In contrast, there has been a strong trend in psychology — and folk science, for that matter — to assume everything is learned and prove otherwise.

Ultimately, if science proceeds as it should, we’ll all converge on the same theory somewhere in the middle. In the meantime, wildly divergent starting assumptions often unfortunately lead to folks simply talking in different languages.

A good example is a recent exchange in Trends in Cognitive Sciences. Waxman and Gelman had recently wrote an article about how children’s assumptions about the world (they called these assumptions “theories”) guide learning even in infancy. Sloutsky wrote a letter to complain that Waxman and Gelman had failed to explain how those assumptions were learned. Gelman and Waxman responded, in essence: “Who says they’re learned?”

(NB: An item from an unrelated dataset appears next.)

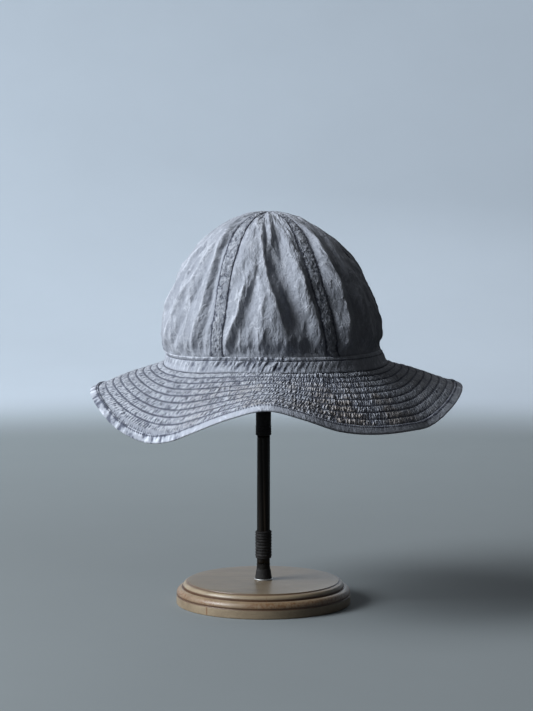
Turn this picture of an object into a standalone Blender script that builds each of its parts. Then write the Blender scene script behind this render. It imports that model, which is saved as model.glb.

All three are intelligent, thoughtful researchers, and so at the risk of simplifying the issue, Sloutsky’s problem with the “innate theories” theory is that nobody has given a good characterization of how those theories are instantiated in the brain, much less how evolution could have endowed us with those innate theories. Sloutsky assumes learning unless proven otherwise.

However, Waxman and Gelman’s problem with Sloutsky is that nobody has a good explanation — even in theory — of how you could learn anything without starting with some basic assumptions. At the very least, you need Hume’s assumption (the future will conform to the past) to even get learning off the ground.

Both perspectives have their strengths, but both are also fatally flawed (which is not a criticism — there aren’t any perfect theories in cognitive science yet, and likely not in any science). Which flaws bother you the most depends on your starting assumptions.